Exercise.
Give back exactly the lines running from the line that holds "Continue the build123d" through the line that holds "self.height = None", ends included, and no other lines.

Listed records.
--------------------------------

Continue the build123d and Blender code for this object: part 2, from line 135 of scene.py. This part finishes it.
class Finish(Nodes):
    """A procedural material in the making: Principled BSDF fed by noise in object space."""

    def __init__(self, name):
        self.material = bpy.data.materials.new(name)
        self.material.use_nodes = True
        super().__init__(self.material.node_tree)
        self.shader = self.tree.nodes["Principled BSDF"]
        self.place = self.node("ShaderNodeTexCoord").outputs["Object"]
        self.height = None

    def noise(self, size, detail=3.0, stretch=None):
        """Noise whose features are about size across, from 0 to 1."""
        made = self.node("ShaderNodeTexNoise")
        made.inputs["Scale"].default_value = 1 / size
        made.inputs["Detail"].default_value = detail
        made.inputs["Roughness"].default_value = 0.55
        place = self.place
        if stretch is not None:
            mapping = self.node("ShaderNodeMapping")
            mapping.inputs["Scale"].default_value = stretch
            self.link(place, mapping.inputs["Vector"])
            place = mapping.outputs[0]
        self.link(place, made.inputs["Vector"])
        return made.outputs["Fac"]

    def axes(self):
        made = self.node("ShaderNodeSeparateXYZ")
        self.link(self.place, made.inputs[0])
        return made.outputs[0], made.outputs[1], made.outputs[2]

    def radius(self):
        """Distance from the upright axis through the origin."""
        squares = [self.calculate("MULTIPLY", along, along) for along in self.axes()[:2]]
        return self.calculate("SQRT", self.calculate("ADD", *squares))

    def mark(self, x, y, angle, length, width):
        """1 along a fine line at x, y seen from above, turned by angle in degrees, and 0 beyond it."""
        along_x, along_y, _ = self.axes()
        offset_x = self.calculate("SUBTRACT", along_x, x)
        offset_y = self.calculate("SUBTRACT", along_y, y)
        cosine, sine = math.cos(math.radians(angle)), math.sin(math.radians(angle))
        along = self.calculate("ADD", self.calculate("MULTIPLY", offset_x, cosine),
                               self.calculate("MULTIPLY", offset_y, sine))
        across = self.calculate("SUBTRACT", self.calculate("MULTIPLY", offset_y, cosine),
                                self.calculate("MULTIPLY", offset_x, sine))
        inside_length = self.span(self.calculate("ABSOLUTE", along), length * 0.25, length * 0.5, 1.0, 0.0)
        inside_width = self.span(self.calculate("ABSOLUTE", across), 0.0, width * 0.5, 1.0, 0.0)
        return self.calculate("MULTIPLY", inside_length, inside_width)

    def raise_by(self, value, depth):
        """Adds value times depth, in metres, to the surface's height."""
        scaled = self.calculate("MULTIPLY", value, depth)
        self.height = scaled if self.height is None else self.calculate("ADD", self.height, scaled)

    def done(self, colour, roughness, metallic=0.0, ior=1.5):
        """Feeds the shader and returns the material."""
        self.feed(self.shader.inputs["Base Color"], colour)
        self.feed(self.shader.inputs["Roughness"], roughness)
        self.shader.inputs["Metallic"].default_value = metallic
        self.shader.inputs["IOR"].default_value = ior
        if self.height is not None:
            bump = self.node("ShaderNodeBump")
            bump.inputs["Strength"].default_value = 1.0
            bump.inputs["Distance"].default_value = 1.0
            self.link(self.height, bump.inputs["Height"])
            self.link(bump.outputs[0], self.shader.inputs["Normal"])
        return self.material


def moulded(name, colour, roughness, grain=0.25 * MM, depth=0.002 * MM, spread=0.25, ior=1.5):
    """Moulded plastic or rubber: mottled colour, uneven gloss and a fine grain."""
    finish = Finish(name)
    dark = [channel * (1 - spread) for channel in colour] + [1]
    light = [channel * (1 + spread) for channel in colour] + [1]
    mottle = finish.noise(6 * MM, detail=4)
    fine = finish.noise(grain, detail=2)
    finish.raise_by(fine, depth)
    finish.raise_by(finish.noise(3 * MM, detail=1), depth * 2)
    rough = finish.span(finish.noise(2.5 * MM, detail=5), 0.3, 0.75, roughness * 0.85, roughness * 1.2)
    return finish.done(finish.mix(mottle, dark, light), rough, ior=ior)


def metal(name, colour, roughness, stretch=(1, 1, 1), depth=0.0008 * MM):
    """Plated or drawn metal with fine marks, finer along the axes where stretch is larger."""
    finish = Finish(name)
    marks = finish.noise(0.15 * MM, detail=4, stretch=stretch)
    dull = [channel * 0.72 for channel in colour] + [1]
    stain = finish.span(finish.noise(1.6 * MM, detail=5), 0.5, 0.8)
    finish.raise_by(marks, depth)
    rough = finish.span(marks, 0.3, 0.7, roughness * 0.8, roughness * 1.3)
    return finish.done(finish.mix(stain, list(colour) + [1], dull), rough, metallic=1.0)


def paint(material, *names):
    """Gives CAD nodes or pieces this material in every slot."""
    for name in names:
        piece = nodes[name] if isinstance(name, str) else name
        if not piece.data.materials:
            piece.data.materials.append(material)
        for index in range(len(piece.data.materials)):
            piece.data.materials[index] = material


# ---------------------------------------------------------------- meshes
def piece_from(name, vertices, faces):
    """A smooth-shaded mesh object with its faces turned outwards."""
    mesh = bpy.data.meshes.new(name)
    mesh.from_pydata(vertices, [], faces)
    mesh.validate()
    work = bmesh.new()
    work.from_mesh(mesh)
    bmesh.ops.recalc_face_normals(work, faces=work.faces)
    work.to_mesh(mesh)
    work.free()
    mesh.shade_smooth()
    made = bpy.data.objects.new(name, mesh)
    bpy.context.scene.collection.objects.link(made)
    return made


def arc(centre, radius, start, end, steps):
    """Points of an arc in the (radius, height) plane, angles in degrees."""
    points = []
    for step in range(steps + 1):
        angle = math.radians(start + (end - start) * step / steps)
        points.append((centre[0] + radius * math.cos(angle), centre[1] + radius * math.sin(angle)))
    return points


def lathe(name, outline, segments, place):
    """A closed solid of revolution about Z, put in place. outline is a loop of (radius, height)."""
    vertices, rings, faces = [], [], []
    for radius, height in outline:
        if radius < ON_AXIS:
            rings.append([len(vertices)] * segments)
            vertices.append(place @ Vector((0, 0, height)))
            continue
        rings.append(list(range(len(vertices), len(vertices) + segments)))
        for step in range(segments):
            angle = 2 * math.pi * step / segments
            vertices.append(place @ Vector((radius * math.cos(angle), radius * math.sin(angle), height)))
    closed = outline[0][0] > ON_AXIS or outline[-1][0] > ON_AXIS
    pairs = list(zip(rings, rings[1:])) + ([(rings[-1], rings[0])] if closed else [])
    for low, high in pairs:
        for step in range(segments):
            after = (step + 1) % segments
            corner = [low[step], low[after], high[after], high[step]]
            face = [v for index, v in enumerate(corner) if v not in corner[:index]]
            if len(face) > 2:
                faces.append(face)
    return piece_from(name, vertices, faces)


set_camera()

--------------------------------

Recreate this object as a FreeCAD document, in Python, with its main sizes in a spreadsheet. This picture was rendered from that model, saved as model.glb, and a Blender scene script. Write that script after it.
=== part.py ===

--------------------------------

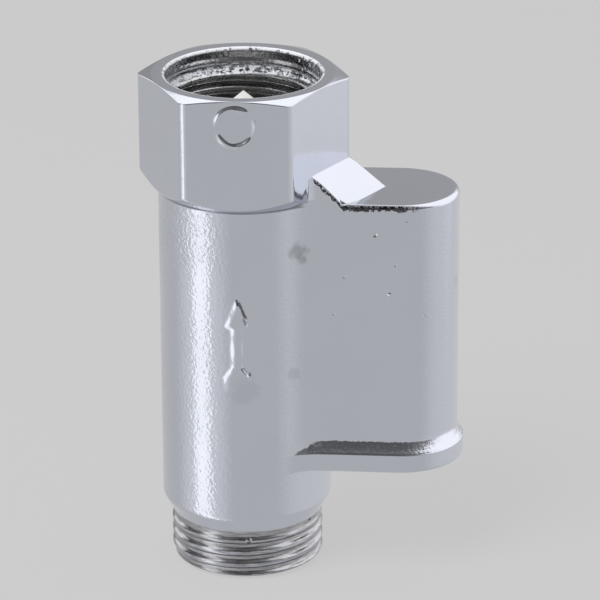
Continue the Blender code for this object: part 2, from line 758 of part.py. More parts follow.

--------------------------------

Solution.
Continue the build123d and Blender code for this object: part 2, from line 135 of scene.py. This part finishes it.
class Finish(Nodes):
    """A procedural material in the making: Principled BSDF fed by noise in object space."""

    def __init__(self, name):
        self.material = bpy.data.materials.new(name)
        self.material.use_nodes = True
        super().__init__(self.material.node_tree)
        self.shader = self.tree.nodes["Principled BSDF"]
        self.place = self.node("ShaderNodeTexCoord").outputs["Object"]
        self.height = None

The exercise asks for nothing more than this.